Under the uncomfortable, mannered hysteria of her scenes, the message of Fonda’s widowed character is the progressive one that “frigidity” is non-existent, that she’s internalized this judgment by a boorish husband (a model, cleancut military hero seen in flashback) and just needs Love and Understanding. These or their reasonable facsimiles are provided by dashing sex researcher Efrem Zimbalist Jr., taking his work a little too personally. His job is cut out for him, for matters aren’t helped by her submissive, touchy-feely attachment to Daddy (Roy Roberts) in whose house she still lives. She lets the old boy win at tennis, the game where they call out “Love!”
As for the doomed Bloom, “the books were closed on her long ago” (says Zimbalist) because everyone knows it’s impossible for any woman to enjoy guilt-free sex with jazz musicians and delivery boys. Just in case she might ever delude herself into believing she’s about to have a good time, the alcoholic harlot is punished with a drunken gang-rape, which she almost recommends to Fonda as good for what ails her before she recognizes her own destructive spite. In Bloom’s case, I’m almost ready to give her an award for looking so weary in putting up with the character she’s saddled with. No wonder she’s so self-hating.
I’ll say this again: Shelley Winters was one of Hollywood’s best actresses, and I don’t care who knows it.

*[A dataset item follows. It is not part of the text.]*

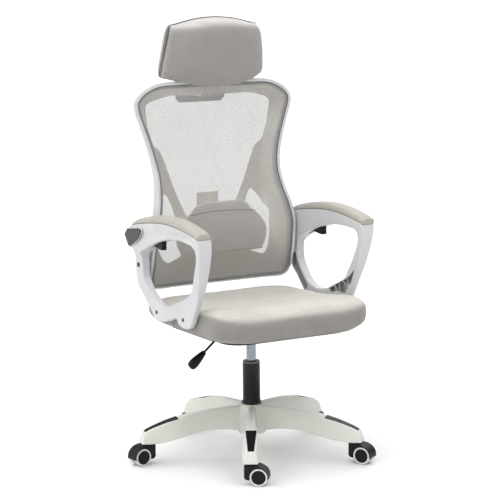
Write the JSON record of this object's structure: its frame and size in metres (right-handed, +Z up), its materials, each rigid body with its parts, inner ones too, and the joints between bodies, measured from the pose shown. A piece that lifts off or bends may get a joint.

Her achievement is sometimes obscured by the fact that she was unofficially elected to embody the evolution of postwar American misogeny from Clinging Violet Who Must Be Killed (A Double Life, A Place in the Sun) to Middle-Aged Matron Who Must Be Killed (Night of the Hunter, Lolita) to Shrieking Harridan Who Must Be Killed (Bloody Mama, Cleopatra Jones and the Casino of Gold). This often made her a grotesque, pathetic, and cringe-worthy figure, but the woman never phoned it in.
Here, she elevates the film’s level with her every scene. In the interview scenes, where Bloom prowls restlessly in darkness and Fonda hides under a huge white hat like a beach umbrella, Cukor knows he needs only keep the camera on Winters in a lengthy medium shot, sitting on the right with a few shadows to the left, quietly facing truths she’s avoided of her dull marriage and uncertain future. We can’t tear our eyes away from her.
Then there’s her truly marvelous moment when her boytoy pretends to be interested while she recites a passage from Madame Bovary. Damn, this woman can act, and she’s got something to work with because that scene’s conception is a fine piece of character insight. When they didn’t know what else to do, male screenwriters could rely on classic literature by better male writers.
Glynis Johns’ comic plot is a bit of pastry that provides zany pleasure in welcome contrast to the other stories. She and her hubby (John Dehner) consume their time with arty projects, and when it occurs to her that she’s not getting as much of the body as she is of the mind, her eye is caught by a studly footballer (Ty Hardin) tackling with his chums. “What a magnificent animal!” she murmurs into her dictaphone while she’s supposed to be reciting Ernest Dowson, because you can count on Hollywood trash to have highbrow references. The lunkhead proves pliable but disappointing, and the message — again, of course — is that sticking to your own backyard is best.
You can see all the resolutions coming from several hills over, but don’t let that bother you. Remember to just look at all the pretty colors. Also in the picture are Harold J. Stone as Winters’ complacent but loving husband, Cloris Leachman as the secretary, Jennifer Howard as a sleek society belle, Hope Cameron as Danton’s prideless cuckold of a wife, and little Lesley Ann Warren (future Cinderella) as Winters’ daughter on the schoolbus. She waves her lunchbox, wherein all necessary nourishment is tidily packaged. And so the music rises — all’s right with the world — and 87 percent are perfectly happy.
Aren’t you? If not, watch this movie and figure out what’s wrong with you.